One of the main reasons this is happening is because the corrupt leaders of these poor nations have allowed other special interests in the world to take advantage of Africa for decades or even centuries. They trade worthy and valuable goods in return for unworthy goods, deceiving contracts and political promises all at the expense of the people. Through such deceptive trade deals, the elites of this planet receive and control the natural resources of these countries by keeping them in a constant struggle and war.
These countries remain in need of outside help and this is where the imperialistic politics of the world powers come in to play. More misleading aid and assistance is promised to problems they helped create in return for natural resources. The leaders who are meant to lead the Africans by example trade Africa’s worthy and valuable goods in return for unworthy goods, deceiving contracts, and empty political promises. And the cycle just continues to repeat itself until poor countries are made poorer and rich countries get richer. Lead researcher of Rema Marketing Reece Woodstock says:
The media portrayal of Africa is not the real accurate picture of a continent that many believe to be the birth place of Adam and Eve and the location of the original Garden of Eden from which mankind fell…..Unfortunately, many people are genuinely unaware of the real truth, which is that Western Freemasonry has for hundreds of years systematically enslaved Africa and other so called third world nations in a financial debt that would take hundreds of generations to repay. Africa’s resources have been pillaged and the West have been influential in ensuring that many of the leaders placed in positions of power in African states are ones whose presence serves only to ensure that the nations they run, remain impoverished and in chaos. What Cecil Rhodes started has never fully changed. Only the perception has been camouflaged.
Interventions from governmental bodies like State visits of African leaders to Washington which again reflects the West’s scramble for Africa’s resources will never change the character of any nation’s economic system. This has been called the recolonization of Africa, which has made the indigenous people slaves and the leaders puppets for their foreign masters.
In 2011 the Guardian reported that…
Harvard and other major American universities are working through British hedge funds and European financial speculators to buy or lease vast areas of African farmland in deals, some of which may force many thousands of people off their land …
… No one should believe that these investors are there to feed starving Africans, create jobs or improve food security …
Much of the money is said to be channelled through London-based Emergent asset management, which runs one of Africa’s largest land acquisition funds, run by former JP Morgan and Goldman Sachs currency dealers. Emergent’s clients in the US may have invested up to $500m in some of the most fertile land in the expectation of making 25% returns.
“These agreements – many of which could be in place for 99 years – do not mean progress for local people and will not lead to food in their stomachs. These deals lead only to dollars in the pockets of corrupt leaders and foreign investors.”
“The scale of the land deals being struck is shocking”, said Mittal. “The conversion of African small farms and forests into a natural-asset-based, high-return investment strategy can drive up food prices and increase the risks of climate change.

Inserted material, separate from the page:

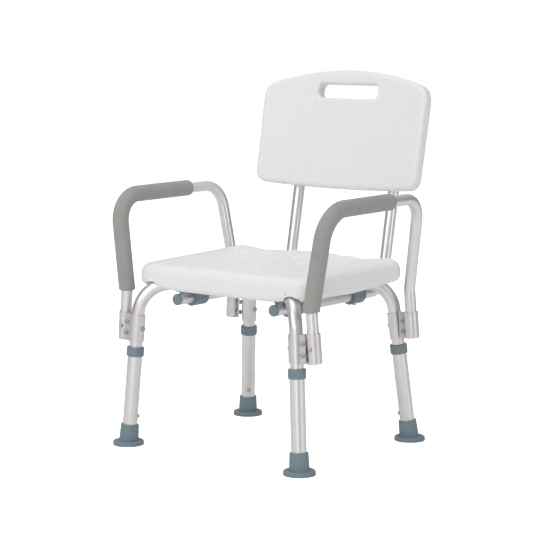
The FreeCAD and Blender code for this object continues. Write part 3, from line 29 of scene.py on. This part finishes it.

Research by the World Bank and others suggests that nearly 60m hectares – an area the size of France – has been bought or leased by foreign companies in Africa in the past three years…..Most of these deals are characterised by a lack of transparency, despite the profound implications posed by the consolidation of control over global food markets and agricultural resources by financial firms,” says the report.

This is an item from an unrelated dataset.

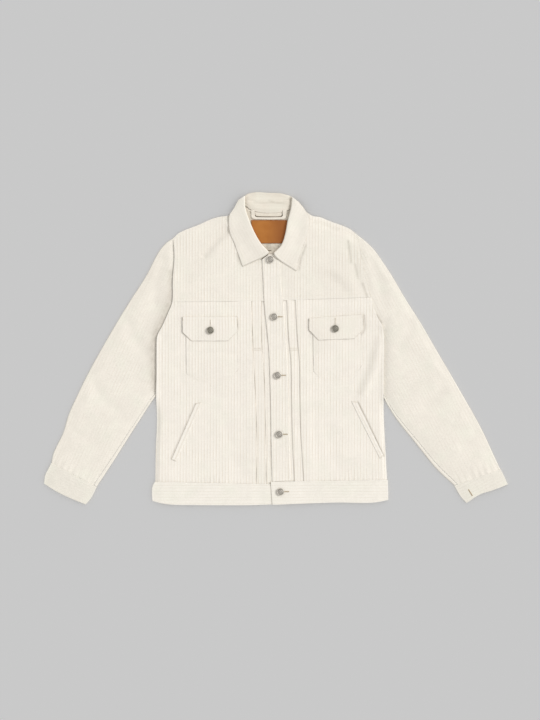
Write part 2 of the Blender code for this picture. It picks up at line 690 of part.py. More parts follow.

We have seen cases of speculators taking over agricultural land while small farmers, viewed as squatters, are forcibly removed with no compensation,” said Frederic Mousseau, policy director at Oakland, said:
“This is creating insecurity in the global food system that could be a much bigger threat to global security than terrorism. More than one billion people around the world are living with hunger. The majority of the world’s poor still depend on small farms for their livelihoods, and speculators are taking these away while promising progress that never happens.”

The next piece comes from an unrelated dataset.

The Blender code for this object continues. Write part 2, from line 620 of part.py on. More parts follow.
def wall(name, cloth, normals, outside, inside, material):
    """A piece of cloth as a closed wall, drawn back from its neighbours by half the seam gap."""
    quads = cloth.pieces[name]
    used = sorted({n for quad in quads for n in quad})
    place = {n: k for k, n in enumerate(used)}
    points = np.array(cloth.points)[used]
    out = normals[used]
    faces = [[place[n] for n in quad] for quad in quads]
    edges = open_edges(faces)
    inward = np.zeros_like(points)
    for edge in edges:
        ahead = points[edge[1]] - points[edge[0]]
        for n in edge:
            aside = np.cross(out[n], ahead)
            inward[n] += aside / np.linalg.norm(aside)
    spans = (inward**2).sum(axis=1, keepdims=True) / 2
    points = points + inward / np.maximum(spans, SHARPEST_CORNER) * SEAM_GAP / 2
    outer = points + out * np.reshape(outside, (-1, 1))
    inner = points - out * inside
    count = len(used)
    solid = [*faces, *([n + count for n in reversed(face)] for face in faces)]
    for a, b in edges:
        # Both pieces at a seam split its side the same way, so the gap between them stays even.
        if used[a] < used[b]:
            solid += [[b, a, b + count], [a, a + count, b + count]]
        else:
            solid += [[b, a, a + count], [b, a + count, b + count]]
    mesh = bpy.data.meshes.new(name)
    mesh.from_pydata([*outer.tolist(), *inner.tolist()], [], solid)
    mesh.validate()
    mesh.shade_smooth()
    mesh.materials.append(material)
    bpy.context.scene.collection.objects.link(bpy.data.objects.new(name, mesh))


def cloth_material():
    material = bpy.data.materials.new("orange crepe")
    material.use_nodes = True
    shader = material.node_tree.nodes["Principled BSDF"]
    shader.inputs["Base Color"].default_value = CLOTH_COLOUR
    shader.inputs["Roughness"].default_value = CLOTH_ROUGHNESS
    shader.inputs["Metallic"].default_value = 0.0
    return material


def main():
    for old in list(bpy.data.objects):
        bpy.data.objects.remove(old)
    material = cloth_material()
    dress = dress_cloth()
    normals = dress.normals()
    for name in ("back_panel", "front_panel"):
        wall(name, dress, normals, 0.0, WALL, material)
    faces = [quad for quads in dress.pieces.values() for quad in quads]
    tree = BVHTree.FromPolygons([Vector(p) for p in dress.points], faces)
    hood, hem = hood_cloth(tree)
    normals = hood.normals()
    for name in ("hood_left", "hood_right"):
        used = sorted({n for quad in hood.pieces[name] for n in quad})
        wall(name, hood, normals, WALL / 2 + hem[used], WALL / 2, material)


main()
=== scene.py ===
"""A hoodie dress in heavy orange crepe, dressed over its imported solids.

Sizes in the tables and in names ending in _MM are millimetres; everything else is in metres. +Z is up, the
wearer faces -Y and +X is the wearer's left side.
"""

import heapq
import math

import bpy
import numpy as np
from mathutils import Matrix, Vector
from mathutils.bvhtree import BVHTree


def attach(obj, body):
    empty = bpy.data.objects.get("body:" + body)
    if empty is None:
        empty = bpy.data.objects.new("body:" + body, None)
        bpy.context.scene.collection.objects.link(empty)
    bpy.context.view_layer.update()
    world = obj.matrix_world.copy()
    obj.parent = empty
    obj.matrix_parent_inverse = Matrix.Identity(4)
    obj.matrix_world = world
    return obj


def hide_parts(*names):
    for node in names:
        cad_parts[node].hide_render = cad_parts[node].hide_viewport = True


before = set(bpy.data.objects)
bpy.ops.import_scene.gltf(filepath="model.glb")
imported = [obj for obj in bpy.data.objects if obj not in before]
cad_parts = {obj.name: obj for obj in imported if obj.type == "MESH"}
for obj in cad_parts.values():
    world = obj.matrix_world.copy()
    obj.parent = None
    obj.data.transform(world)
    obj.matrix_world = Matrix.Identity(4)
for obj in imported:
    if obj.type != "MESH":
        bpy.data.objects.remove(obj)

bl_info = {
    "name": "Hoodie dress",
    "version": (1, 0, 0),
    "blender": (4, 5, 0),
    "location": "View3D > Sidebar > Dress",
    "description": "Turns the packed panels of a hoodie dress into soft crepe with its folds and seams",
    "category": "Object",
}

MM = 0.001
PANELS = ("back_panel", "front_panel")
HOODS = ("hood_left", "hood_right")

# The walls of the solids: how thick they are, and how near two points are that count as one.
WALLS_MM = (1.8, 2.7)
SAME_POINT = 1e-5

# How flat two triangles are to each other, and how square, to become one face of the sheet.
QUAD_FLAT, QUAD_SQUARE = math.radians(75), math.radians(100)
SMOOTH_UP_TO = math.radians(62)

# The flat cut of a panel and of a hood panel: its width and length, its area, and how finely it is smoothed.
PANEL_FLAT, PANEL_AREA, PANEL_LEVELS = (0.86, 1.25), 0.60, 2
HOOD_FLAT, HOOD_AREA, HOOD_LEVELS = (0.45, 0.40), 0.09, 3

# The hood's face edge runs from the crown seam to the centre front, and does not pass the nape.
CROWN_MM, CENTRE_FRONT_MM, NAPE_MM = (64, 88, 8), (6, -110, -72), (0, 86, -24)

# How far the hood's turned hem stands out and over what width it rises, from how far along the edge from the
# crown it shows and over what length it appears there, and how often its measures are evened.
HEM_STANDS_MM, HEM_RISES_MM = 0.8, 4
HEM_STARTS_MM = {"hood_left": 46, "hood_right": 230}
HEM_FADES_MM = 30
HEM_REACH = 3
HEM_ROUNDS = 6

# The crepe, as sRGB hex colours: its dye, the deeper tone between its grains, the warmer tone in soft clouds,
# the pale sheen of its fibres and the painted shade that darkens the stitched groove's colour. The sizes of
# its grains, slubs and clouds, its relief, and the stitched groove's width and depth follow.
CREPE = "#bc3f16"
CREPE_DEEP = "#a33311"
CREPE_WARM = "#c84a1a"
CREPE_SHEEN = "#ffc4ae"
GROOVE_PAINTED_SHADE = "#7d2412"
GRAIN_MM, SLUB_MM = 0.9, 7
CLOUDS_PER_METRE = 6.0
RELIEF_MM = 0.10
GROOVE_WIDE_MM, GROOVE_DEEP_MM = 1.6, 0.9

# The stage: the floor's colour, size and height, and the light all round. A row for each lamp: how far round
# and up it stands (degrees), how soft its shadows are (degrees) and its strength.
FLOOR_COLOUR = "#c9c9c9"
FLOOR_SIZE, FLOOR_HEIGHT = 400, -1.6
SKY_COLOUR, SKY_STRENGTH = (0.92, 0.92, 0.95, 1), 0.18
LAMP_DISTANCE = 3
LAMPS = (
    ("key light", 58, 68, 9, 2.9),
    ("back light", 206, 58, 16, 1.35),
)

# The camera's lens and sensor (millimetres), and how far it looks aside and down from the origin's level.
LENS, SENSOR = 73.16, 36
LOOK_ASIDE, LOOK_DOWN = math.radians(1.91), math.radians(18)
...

African leaders should instead protect individual freedoms and human rights and stop being Western puppets. The contradiction is that their talk for human rights seems to be positive on the surface, but underneath they deny that the family is the economic foundation of society.
These summits only suggest alternative causes of poverty and don’t explain or give realistic answers about how to alleviate poverty in developing nations or outline strategies for how the poor might become productive and self-sufficient without stealing their land or depending on other nations for support.
Africa Doesn’t Need Aid
Every effort to distribute wealth from richer nations to poorer ones through debt, taxes, and other donations will never work. This is because the poor will always need to be fed and therefore poverty cannot be eradicated by stealing land and wealth from one nation and giving it to another. It’s impossible.
The one thing the West could usefully export to Africa is knowledge— knowledge of how to structure a nation’s laws to secure freedom and prosperity for its people. This is what some early Christian missionaries tried to do by incorporating free enterprise and Christianity in African nations. “But those in the West who make African aid their vocation; as one writer has noted, “this knowledge appears to be a commodity that is sorely lacking.” James Shikwati aptly points out,
History teaches us the strategic importance of learning from successful cultures is a tool to build one’s own. To think, and assume, that knowledge and experience are a preserve of a few is to relegate Africans to unthinking objects. Promoting free trade is the driving solution to poverty in Africa. Africa doesn’t need aid from Western governments and international organizations. Aid doesn’t eliminate poverty, instead it does more harm than good to Africans based on the central arguments that “it is mainly used either by politicians as a tool to manipulate people and influence votes, or as a mechanism for dumping subsidized foreign agricultural products onto local markets at below cost making it nearly impossible for African farmers to compete. Huge bureaucracies are financed (with the aid money), corruption and complacency are promoted. Africans should be taught to be independent not beggars. In addition, development aid weakens the local markets everywhere and dampens the spirit of entrepreneurship that we so desperately need.
Conclusion
What Africa needs applies to any other nation: free enterprise that provides businesses and creates wealth and job opportunities. Farmers in Africa need infrastructure to connect to their farm inputs and to foreign markets. Therefore, governments should invest in infrastructure, safeguard property, and the rule of law.
The wealth and natural resources in developing nations are tremendous, but the problem is productive capital and the knowledge of how to use it. But what do we expect from the self-serving dictators and Western elites who control every means of production and distribution? Of course they would be against biblical principles of wealth creation.